Could a business ever trust an LLM based chatbot as much as the old school chatbot where certain questions reliably give certain answers and fails when it doesn’t know?
> Is there theoretically a method to have an LLM to not hallucinate and just say “I don’t know” or just answer questions based on a certain domain of knowledge which it is well trained on?
That is a very good question. What Google returns for "LLM hallucination" mostly describes post-processing hacks to detect the problem, or pre-processing hacks to guide the LLM into using data directly relevant to the question asked. Not doing something to the core LLM system to get some measure of confidence out.
Those models of LaMini-Flan-T5 are trained to follow instructions and not to recognize the truth content. You could train a transformer like Ernie or Vega (which lead superglue) on such challenging factual data. But don't expect mathematical correct results only from the model. Therefore you have langchain with other APIs.
A few years ago, being able to reply with fully-formed, grammatically correct sentences was impressive. So, I'm still impressed, even though this bot is hallucinating on mushrooms
Even the largest LLMs with huge data sets. I asked GPT4 this morning very simply what relation Charles I was to Henry VIII and it said he was his great-great grandson, despite Henry VIII's children famously all dying childless.
It's so easy to set up that it's worth playing with. Maybe you can find a use for it. It might be good enough for generating spam blog posts, clickbait, and ad copy at low cost.
At first glance i would be surprised if this works at all.
The readme says it loads a significant amount of data the first time, 250mb.
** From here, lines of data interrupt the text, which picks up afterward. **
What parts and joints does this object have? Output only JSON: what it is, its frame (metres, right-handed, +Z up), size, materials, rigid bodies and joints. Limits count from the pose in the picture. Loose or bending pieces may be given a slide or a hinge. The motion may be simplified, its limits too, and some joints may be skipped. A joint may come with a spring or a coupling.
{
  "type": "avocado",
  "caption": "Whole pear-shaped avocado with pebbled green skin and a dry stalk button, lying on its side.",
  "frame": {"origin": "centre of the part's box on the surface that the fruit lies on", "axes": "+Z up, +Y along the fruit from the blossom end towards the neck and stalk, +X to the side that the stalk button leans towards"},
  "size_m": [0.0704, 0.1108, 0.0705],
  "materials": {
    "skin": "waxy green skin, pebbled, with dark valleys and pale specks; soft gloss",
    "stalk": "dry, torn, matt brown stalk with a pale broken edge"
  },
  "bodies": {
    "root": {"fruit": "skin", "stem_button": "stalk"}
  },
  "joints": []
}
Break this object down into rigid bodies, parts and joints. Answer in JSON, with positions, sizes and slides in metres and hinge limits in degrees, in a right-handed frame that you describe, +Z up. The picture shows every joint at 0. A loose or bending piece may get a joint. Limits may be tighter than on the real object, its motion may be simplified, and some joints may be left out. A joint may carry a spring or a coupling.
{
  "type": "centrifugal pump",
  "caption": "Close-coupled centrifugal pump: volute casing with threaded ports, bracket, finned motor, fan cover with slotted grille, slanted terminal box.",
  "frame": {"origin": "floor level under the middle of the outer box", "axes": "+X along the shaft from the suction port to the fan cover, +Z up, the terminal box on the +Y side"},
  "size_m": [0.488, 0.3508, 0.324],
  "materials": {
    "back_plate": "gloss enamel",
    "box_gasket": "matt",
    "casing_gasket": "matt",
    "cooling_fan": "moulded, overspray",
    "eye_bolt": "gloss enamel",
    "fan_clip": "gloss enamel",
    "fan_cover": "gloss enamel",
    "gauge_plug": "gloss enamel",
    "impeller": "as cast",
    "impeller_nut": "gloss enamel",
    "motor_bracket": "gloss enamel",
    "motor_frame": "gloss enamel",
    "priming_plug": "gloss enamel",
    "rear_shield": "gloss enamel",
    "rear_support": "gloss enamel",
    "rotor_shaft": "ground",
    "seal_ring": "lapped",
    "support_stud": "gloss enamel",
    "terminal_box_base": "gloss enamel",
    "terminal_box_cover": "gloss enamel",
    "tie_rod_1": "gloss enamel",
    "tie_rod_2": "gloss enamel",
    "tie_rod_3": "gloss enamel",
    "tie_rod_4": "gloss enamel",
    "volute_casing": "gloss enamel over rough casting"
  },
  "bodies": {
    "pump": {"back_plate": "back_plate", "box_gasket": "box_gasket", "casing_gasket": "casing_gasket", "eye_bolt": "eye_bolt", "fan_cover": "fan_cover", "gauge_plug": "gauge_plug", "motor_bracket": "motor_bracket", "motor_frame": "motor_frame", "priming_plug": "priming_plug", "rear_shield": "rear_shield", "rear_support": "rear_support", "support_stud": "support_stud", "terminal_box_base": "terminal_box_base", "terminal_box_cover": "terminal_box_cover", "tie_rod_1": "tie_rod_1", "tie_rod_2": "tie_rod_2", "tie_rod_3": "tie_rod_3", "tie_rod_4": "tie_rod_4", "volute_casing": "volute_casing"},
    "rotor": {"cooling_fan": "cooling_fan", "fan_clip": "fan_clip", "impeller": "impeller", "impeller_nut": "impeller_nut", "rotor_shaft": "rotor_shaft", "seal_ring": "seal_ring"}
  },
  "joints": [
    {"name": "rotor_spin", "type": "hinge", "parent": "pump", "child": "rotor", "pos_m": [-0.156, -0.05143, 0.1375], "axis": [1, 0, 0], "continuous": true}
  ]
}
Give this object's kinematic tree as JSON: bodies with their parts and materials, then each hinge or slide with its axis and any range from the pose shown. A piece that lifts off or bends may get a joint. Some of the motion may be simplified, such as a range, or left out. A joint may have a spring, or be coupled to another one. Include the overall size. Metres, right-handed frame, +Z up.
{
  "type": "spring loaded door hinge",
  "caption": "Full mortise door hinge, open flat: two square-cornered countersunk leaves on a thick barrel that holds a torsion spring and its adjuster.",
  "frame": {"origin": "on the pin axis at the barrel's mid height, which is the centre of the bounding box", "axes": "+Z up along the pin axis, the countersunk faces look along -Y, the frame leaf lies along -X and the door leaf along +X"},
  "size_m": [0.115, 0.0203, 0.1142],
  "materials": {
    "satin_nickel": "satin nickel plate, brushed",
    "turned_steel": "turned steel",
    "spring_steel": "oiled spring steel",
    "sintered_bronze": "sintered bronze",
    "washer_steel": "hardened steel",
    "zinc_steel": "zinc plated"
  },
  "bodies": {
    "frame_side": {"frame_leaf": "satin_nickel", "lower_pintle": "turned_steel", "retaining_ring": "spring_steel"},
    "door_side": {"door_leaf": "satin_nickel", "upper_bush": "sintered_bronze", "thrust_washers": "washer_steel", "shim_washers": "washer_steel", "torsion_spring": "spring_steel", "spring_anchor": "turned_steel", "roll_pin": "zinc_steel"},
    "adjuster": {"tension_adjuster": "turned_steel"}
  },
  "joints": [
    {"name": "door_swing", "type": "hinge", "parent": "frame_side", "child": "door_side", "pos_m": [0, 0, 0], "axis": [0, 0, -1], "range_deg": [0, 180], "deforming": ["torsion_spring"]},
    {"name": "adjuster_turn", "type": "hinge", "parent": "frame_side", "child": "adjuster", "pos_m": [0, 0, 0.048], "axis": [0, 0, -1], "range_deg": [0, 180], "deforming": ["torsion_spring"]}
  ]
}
None of the LLM weights I know of are less than several gigabytes in size.
It says it only requires 512mb of RAM. None of the interesting LLMs I know of run in less than 6gb of VRAM.
It says it uses no API keys, which is great, but that means inference is local, which I can't imagine works with the above constraints.
"This model is one of our LaMini-LM model series in paper "LaMini-LM: A Diverse Herd of Distilled Models from Large-Scale Instructions". This model is a fine-tuned version of google/flan-t5-base on LaMini-instruction dataset that contains 2.58M samples for instruction fine-tuning"
Thanks for pointing that out. Classification is half-baked at the moment. It should ultimately be restricting output to only appropriate labels, but right now it is simply sampling.
So does this download a hugging-face model and run it locally? Is the hughing face library doing the inference or something? Can’t see as much code as I expected.
'You have 8 apples.'
>>> lm.set_max_ram('4gb')
4.0
>>> lm.do("If I have 7 apples then eat 5, how many apples do I have?")
'I have 2 apples left.'
It's funny how it switched from "You" to "I" when the memory was increased.